Don't forget that you have other spots to enter things in your profile, so, with a little thought can get a lot in...then there is sigs.


----------



## MoonZar (May 6, 2005)

Greylock said:
			
		

> Good on ya, MoonZar.
> 
> Finally clicked "Forum Leaders" the other day, and was suprised at how few, really, have CS accounts of one sort or the other. Sure, there are a lot. Just not as many as I supposed.




I don't know, i don't see the forum leader, i guess this a personnal choice to help and not everybody have credit card or trust online transaction. And many people don't have spare money to help these days...

I work in transactionnal website programmation, and we still have a hard time lately hehehe


----------



## MoonZar (May 6, 2005)

Greylock said:
			
		

> You mean this?
> 
> View Forum Leaders
> 
> Yep. I've been hiding it all along. Shoulda told you, Darkness. My bad...




Waa.. i was not aware of this link.

Bah they still have many gold community supporter that's good...


----------



## Darkness (May 6, 2005)

Jdvn1 said:
			
		

> Sorry, it'd probably be under My User Control Panel.  Shouldn't be that hard to find, though.



Just link to it:

http://www.enworld.org/profile.php?do=editprofile


----------



## Jdvn1 (May 6, 2005)

Darkness said:
			
		

> Just link to it:
> 
> http://www.enworld.org/profile.php?do=editprofile



I choose to ignore logic.

Besides, since I don't have the feature, I didn't know exactly where it was, just the vicinity.


----------



## BSF (May 8, 2005)

As a fellow Community Supporter, you have my thanks Moonzar!


----------



## Allanon (May 11, 2005)

Aarrghhh, you have added only to my shame of not yet having renewed my CS account.
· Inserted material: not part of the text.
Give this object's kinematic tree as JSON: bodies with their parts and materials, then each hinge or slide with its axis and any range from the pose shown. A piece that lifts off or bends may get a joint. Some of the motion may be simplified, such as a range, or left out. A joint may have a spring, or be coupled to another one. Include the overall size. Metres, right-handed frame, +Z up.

But I will do it soon precious, oh yes, soon.... (when the bank deems it time to start printing my bank balance with black instead of red ink again, that is)


----------



## the Jester (May 15, 2005)

Hey Moonzar, thanks for chipping in! 

I spend more time on ENWorld than I do anywhere else on the net.  For a while I was out of work and broke, but once I had the money, I figured I might as well help support it, you know?


----------



## Mark (May 16, 2005)

You folks ROCK!


----------